** start Dataset excerpts **

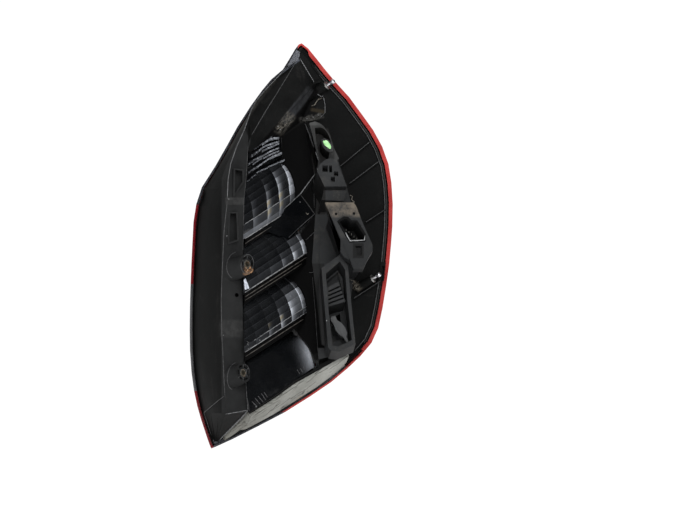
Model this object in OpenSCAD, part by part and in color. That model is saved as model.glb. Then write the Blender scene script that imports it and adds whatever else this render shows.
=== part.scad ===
// Rear lamp cluster for the left corner of a hatchback, seen from the side that fits against the body.
// X runs to the right and Z up as seen from behind, +Y runs from the body towards the lens.
// The origin is the centre of the upper screw boss, on its mouth.

/* [Overall] */
// Millimetres for one step of the design grid, which sets the height and width of the lamp
grid = 1.04; // [1.02:0.01:1.06]
// Thickness of the moulded walls
wall = 2.4; // [2:0.1:3]
// Thickness of the lens
lens_t = 2.4; // [2:0.1:2.8]
// Greatest height of the lens above the joint
lens_depth = 48; // [42:1:56]

/* [Housing] */
// Height of the stiffening ribs above the rear panel
rib_h = 5; // [3:0.5:7]
// Thickness of the stiffening ribs
rib_t = 1.8; // [1.4:0.1:2.2]

/* [Fixings] */
// Outer radius of the screw bosses at the mouth
boss_r = 10.2; // [9.8:0.1:10.6]
// Clear radius inside the screw inserts
insert_r = 3; // [2.5:0.1:3.3]
// Outer radius of the screw inserts
insert_ro = 4.6; // [4.4:0.1:4.8]
// Radius of the ball on the locating studs
ball_r = 2.6; // [2.3:0.1:2.8]
// Radius of the locating studs' shank
shank_r = 1.5; // [1.3:0.1:1.8]

/* [Bulbs and carrier] */
// Radius of the bulb glasses
glass_r = 10; // [8:0.5:11]
// Radius of the bulb caps
cap_r = 7.5; // [7:0.1:8]
// Depth of the connector socket
plug_deep = 18; // [14:1:20]

/* [Hidden] */
$fn = 40;
black = [0.07, 0.07, 0.075];
// Depths: front of the rear panel, its far face, the joint with the lens
p1 = 78;
p2 = p1 + wall;
joint = 84;
// Directions: bosses, studs, and the axis of the reflector bowls with the line across it, on the grid
bdir = [0.698, -0.669, 0.254];
sdir = [0.80, -0.34, 0.50];
A = [-0.839, 0.545];
W = [0.545, 0.839];
focus4 = 79;
bowl_turn = 147;
V1 = [287.8, 169.6, 88];
V2 = [300.4, 234.9, 88];
V3 = [299.5, 288.5, 88];
V4 = [307.5, 345.5, 92];

function sum(v) = v*[for (i = v) 1];
function rev(P) = [for (i = [len(P) - 1:-1:0]) P[i]];
function lerp(a, b, t) = a + (b - a)*t;
// Point t of the way along a chain of points
function at(P, t) = let(s = t*(len(P) - 1), i = min(floor(s), len(P) - 2)) lerp(P[i], P[i + 1], s - i);
// Grid step [u, v, depth] to millimetres
function q(p) = [(p[0] - 247.5)*grid, p[2], (264 - p[1])*grid];
function q2(p) = [(p[0] - 247.5)*grid, (264 - p[1])*grid];
function Q(P) = [for (p = P) q(p)];
function area2(P) = sum([for (i = [0:len(P) - 1]) cross([P[i][0], P[i][1]], [P[(i + 1)%len(P)][0], P[(i + 1)%len(P)][1]])]);
function cw(P) = area2(P) > 0 ? P : rev(P);
function vol(V, F) = sum([for (f = F) V[f[0]]*cross(V[f[1]], V[f[2]])]);
function bp(V, v, h) = [V[0], V[1]] + A*(v*v + h*h)/focus4 + W*v;

// A closed solid between two grids of points
module skin(P, R) {
  n = len(P); c = len(P[0]); N = n*c;
  V = [for (r = P) for (p = r) p, for (r = R) for (p = r) p];
  F = [for (i = [0:n - 2]) for (j = [0:c - 2]) let(a = i*c + j, b = a + 1, d = a + c, e = d + 1)
      each [[a, b, e], [a, e, d], [N + a, N + e, N + b], [N + a, N + d, N + e]],
    for (j = [0:c - 2]) each [[j, N + j, N + j + 1], [j, N + j + 1, j + 1]],
    for (j = [0:c - 2]) let(k = (n - 1)*c + j) each [[k, N + k + 1, N + k], [k, k + 1, N + k + 1]],
    for (i = [0:n - 2]) let(k = i*c) each [[k, N + k + c, N + k], [k, k + c, N + k + c]],
    for (i = [0:n - 2]) let(k = i*c + c - 1) each [[k, N + k, N + k + c], [k, N + k + c, k + c]]];
  polyhedron(V, vol(V, F) > 0 ? [for (f = F) rev(f)] : F, convexity = 8);
}
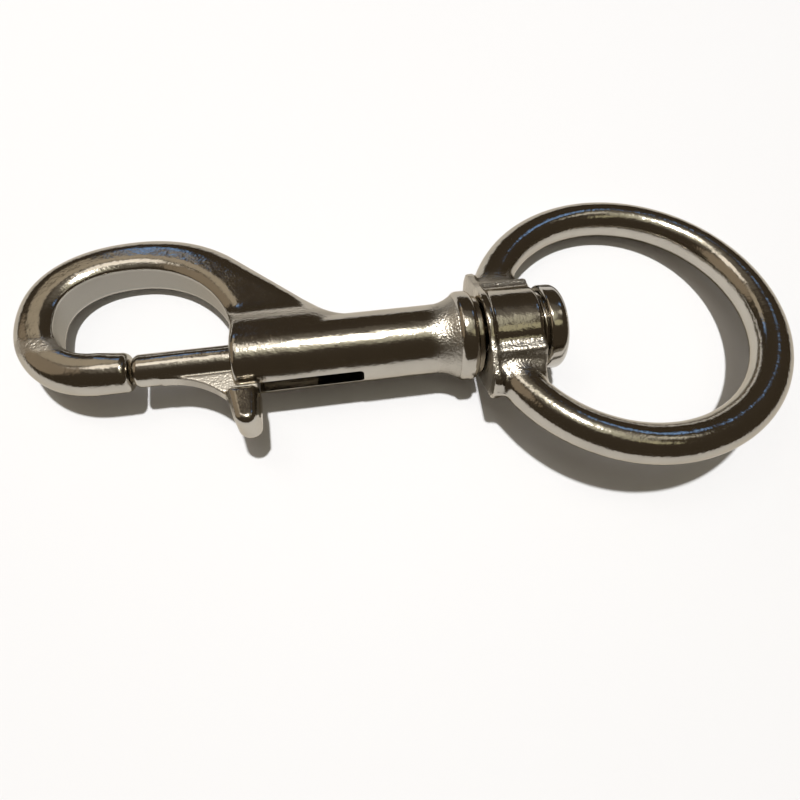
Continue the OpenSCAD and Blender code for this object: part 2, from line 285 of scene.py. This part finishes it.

** end Dataset excerpts **

> _What is required_
Repeat the data exactly. Leave nothing out.

> _Written response_
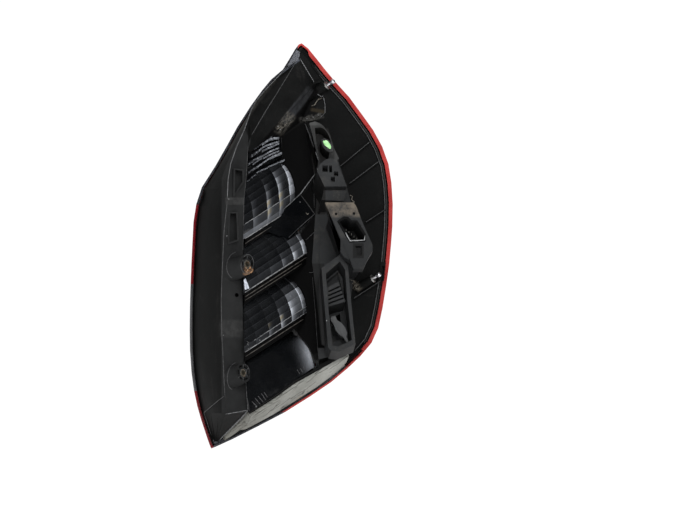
Model this object in OpenSCAD, part by part and in color. That model is saved as model.glb. Then write the Blender scene script that imports it and adds whatever else this render shows.
=== part.scad ===
// Rear lamp cluster for the left corner of a hatchback, seen from the side that fits against the body.
// X runs to the right and Z up as seen from behind, +Y runs from the body towards the lens.
// The origin is the centre of the upper screw boss, on its mouth.

/* [Overall] */
// Millimetres for one step of the design grid, which sets the height and width of the lamp
grid = 1.04; // [1.02:0.01:1.06]
// Thickness of the moulded walls
wall = 2.4; // [2:0.1:3]
// Thickness of the lens
lens_t = 2.4; // [2:0.1:2.8]
// Greatest height of the lens above the joint
lens_depth = 48; // [42:1:56]

/* [Housing] */
// Height of the stiffening ribs above the rear panel
rib_h = 5; // [3:0.5:7]
// Thickness of the stiffening ribs
rib_t = 1.8; // [1.4:0.1:2.2]

/* [Fixings] */
// Outer radius of the screw bosses at the mouth
boss_r = 10.2; // [9.8:0.1:10.6]
// Clear radius inside the screw inserts
insert_r = 3; // [2.5:0.1:3.3]
// Outer radius of the screw inserts
insert_ro = 4.6; // [4.4:0.1:4.8]
// Radius of the ball on the locating studs
ball_r = 2.6; // [2.3:0.1:2.8]
// Radius of the locating studs' shank
shank_r = 1.5; // [1.3:0.1:1.8]

/* [Bulbs and carrier] */
// Radius of the bulb glasses
glass_r = 10; // [8:0.5:11]
// Radius of the bulb caps
cap_r = 7.5; // [7:0.1:8]
// Depth of the connector socket
plug_deep = 18; // [14:1:20]

/* [Hidden] */
$fn = 40;
black = [0.07, 0.07, 0.075];
// Depths: front of the rear panel, its far face, the joint with the lens
p1 = 78;
p2 = p1 + wall;
joint = 84;
// Directions: bosses, studs, and the axis of the reflector bowls with the line across it, on the grid
bdir = [0.698, -0.669, 0.254];
sdir = [0.80, -0.34, 0.50];
A = [-0.839, 0.545];
W = [0.545, 0.839];
focus4 = 79;
bowl_turn = 147;
V1 = [287.8, 169.6, 88];
V2 = [300.4, 234.9, 88];
V3 = [299.5, 288.5, 88];
V4 = [307.5, 345.5, 92];

function sum(v) = v*[for (i = v) 1];
function rev(P) = [for (i = [len(P) - 1:-1:0]) P[i]];
function lerp(a, b, t) = a + (b - a)*t;
// Point t of the way along a chain of points
function at(P, t) = let(s = t*(len(P) - 1), i = min(floor(s), len(P) - 2)) lerp(P[i], P[i + 1], s - i);
// Grid step [u, v, depth] to millimetres
function q(p) = [(p[0] - 247.5)*grid, p[2], (264 - p[1])*grid];
function q2(p) = [(p[0] - 247.5)*grid, (264 - p[1])*grid];
function Q(P) = [for (p = P) q(p)];
function area2(P) = sum([for (i = [0:len(P) - 1]) cross([P[i][0], P[i][1]], [P[(i + 1)%len(P)][0], P[(i + 1)%len(P)][1]])]);
function cw(P) = area2(P) > 0 ? P : rev(P);
function vol(V, F) = sum([for (f = F) V[f[0]]*cross(V[f[1]], V[f[2]])]);
function bp(V, v, h) = [V[0], V[1]] + A*(v*v + h*h)/focus4 + W*v;

// A closed solid between two grids of points
module skin(P, R) {
  n = len(P); c = len(P[0]); N = n*c;
  V = [for (r = P) for (p = r) p, for (r = R) for (p = r) p];
  F = [for (i = [0:n - 2]) for (j = [0:c - 2]) let(a = i*c + j, b = a + 1, d = a + c, e = d + 1)
      each [[a, b, e], [a, e, d], [N + a, N + e, N + b], [N + a, N + d, N + e]],
    for (j = [0:c - 2]) each [[j, N + j, N + j + 1], [j, N + j + 1, j + 1]],
    for (j = [0:c - 2]) let(k = (n - 1)*c + j) each [[k, N + k + 1, N + k], [k, k + 1, N + k + 1]],
    for (i = [0:n - 2]) let(k = i*c) each [[k, N + k + c, N + k], [k, k + c, N + k + c]],
    for (i = [0:n - 2]) let(k = i*c + c - 1) each [[k, N + k, N + k + c], [k, N + k + c, k + c]]];
  polyhedron(V, vol(V, F) > 0 ? [for (f = F) rev(f)] : F, convexity = 8);
}
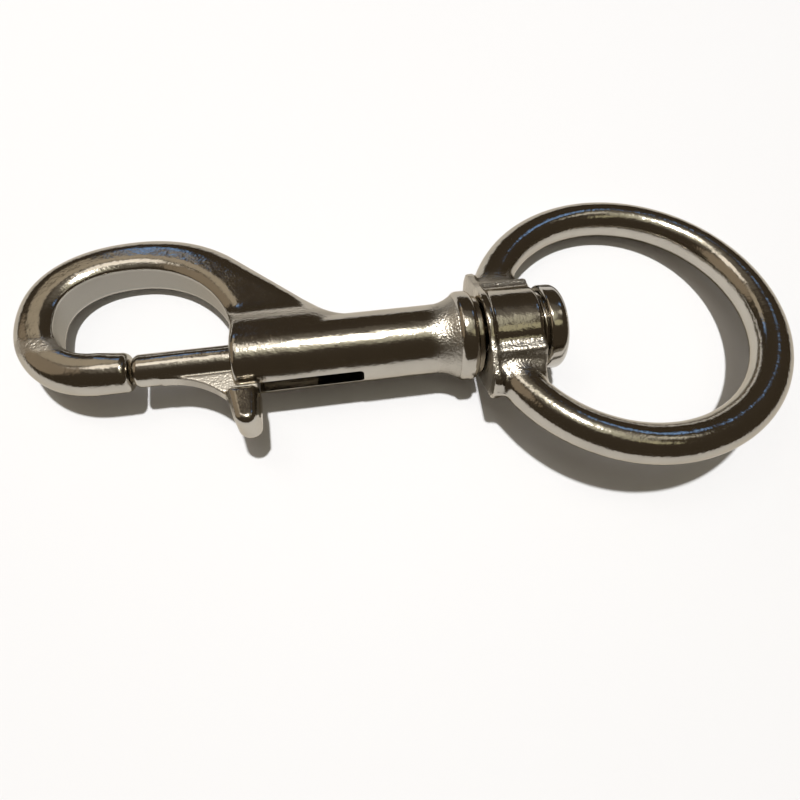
Continue the OpenSCAD and Blender code for this object: part 2, from line 285 of scene.py. This part finishes it.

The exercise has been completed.